Moral: Don’t trust Viking agent, beware the ‘low cost’ flight offer. Read the fine print and think carefully.

Viking, Chalon to Tarascon.
We arrived at Chalon to find a bus and no cruise. The boat was at Lyon because of high water. How much notice should one expect. Of course, the fine print says that ‘in exceptional circumstances, the schedule may change’, etc. Then at the Southern end, we couldn’t berth at Tarascon because of “construction’. Hard to believe that the cruise could be shortened by 40%. Complain and be offered $250 off your next cruise with Viking. In my case, that’s a very safe offer because I would never go Viking again.

A –  There is actually a small army of past river cruisers who are dismayed by their river line’s inability or “unwillingness” to give them or their travel agent any advance notice of likely flood conditions a day or two before their long international flights.

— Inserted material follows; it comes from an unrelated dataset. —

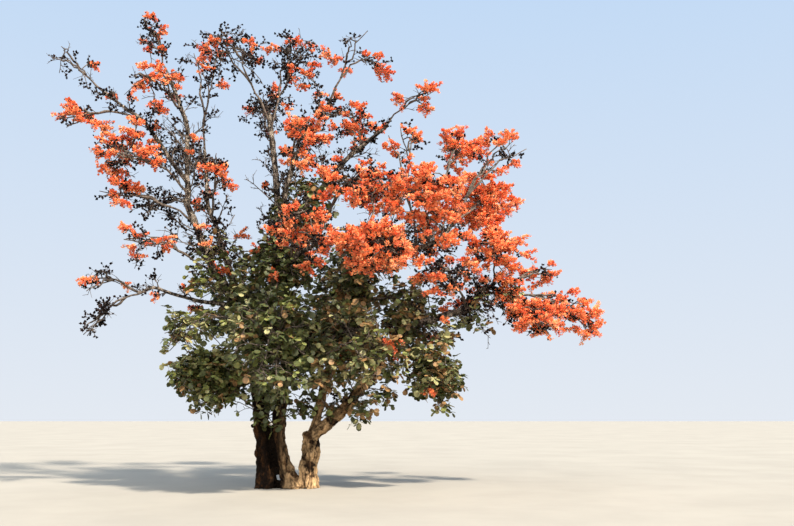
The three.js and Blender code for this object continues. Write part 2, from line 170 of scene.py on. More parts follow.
# Limbs as in the solids: name, the limb that it leaves and the share of it, the points that it
# passes on the way to its tip, and its radii at root and tip. The three stems start in the ground.
limbRows = [
    ("stem_left", None, 0, [(-0.37, 0.02, -0.15), (-0.43, 0.01, 0.75), (-0.57, 0.05, 1.7),
     (-0.71, 0.0, 3.15)], (0.208, 0.14)),
    ("stem_middle", None, 0, [(0.18, -0.05, -0.15), (-0.115, -0.03, 0.75), (-0.15, -0.04, 1.5),
     (0.05, 0.1, 2.65), (1.0, 0.5, 3.9)], (0.178, 0.085)),
    ("stem_right", None, 0, [(0.44, 0.0, -0.15), (0.49, 0.0, 0.6), (0.54, -0.03, 1.08)], (0.188, 0.172)),
    ("fork_outer", "stem_right", 0.95, [(1.3, -0.15, 1.68), (1.72, -0.27, 2.3), (2.47, -0.4, 3.32)],
     (0.14, 0.08)),
    ("fork_inner", "stem_right", 0.93, [(0.79, 0.0, 2.05), (1.22, -0.4, 3.5), (1.44, -0.7, 4.22)],
     (0.095, 0.062)),
    ("leader", "stem_left", 0.98, [(-0.23, 0.12, 4.9), (-0.3, 0.2, 6.0), (-0.6, 0.3, 8.2)], (0.12, 0.05)),
    ("bough_left", "stem_left", 0.97, [(-1.4, -0.15, 4.2), (-1.7, -0.2, 4.75), (-2.26, -0.3, 6.05)],
     (0.1, 0.062)),
    ("bough_left_inner", "stem_left", 0.95, [(-1.4, 0.3, 4.78), (-1.9, 0.5, 6.05), (-2.1, 0.6, 7.45)],
     (0.06, 0.032)),
    ("bough_left_upright", "bough_left", 0.97, [(-2.22, -0.3, 6.7), (-2.3, -0.3, 7.7),
     (-2.72, -0.3, 8.8)], (0.058, 0.032)),
    ("bough_left_outer", "bough_left_upright", 0.22, [(-3.15, -0.45, 7.65), (-4.05, -0.55, 8.38)],
     (0.042, 0.026)),
    ("bough_low_left", "bough_left", 0.2, [(-1.8, -0.2, 3.85), (-2.7, -0.33, 4.08), (-3.15, -0.35, 4.0)],
     (0.042, 0.024)),
    ("bough_top_right", "leader", 0.52, [(-0.05, 0.0, 6.75), (0.52, -0.3, 7.65), (0.85, -0.4, 8.25)],
     (0.062, 0.032)),
    ("bough_right_up", "leader", 0.38, [(0.26, 0.3, 5.95), (1.02, 0.7, 7.14), (2.1, 0.8, 8.1)],
     (0.078, 0.034)),
    ("bough_front", "leader", 0.22, [(-0.02, -0.5, 4.6), (0.9, -1.9, 4.85)], (0.066, 0.036)),
    ("bough_right", "fork_inner", 0.97, [(1.96, -1.0, 4.95), (2.9, -1.2, 4.85), (3.55, -0.8, 5.45)],
     (0.058, 0.032)),
    ("bough_right_low", "fork_outer", 0.97, [(3.75, -0.28, 3.72), (4.21, -0.2, 4.11), (4.7, -0.1, 4.05)],
     (0.072, 0.034)),
    ("bough_back", "stem_middle", 0.97, [(1.3, 1.6, 5.0), (1.65, 2.45, 6.2)], (0.074, 0.036)),
]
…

We feel that there are real issues that are not being addressed publicly that surround the question “when did you know about it”.

It seems like a coincidence that so many river boat guests arrive in Europe only to be told at the airport that they will not be sailing.

Some of this falls on the shoulders of the travelers themselves who are perfectly capable of going online and checking river levels. But since high or low water is considered “An Act of God”, no refund is ever required if the end result is a land tour by bus instead of a cruise on the water. There is no central clearinghouse for European waterway conditions and calls to reservation headsets sitting in their cubicles in the middle of Kansas, hardly have a clue about the ability of the company’s boats to properly operate a scheduled itinerary. Those decisions are handled by a department generally called “Marine Operations”. Consumers who wish to inquire about the status of a sailing before they depart from home ought to be speaking to Marine Ops if there is any doubt about river levels.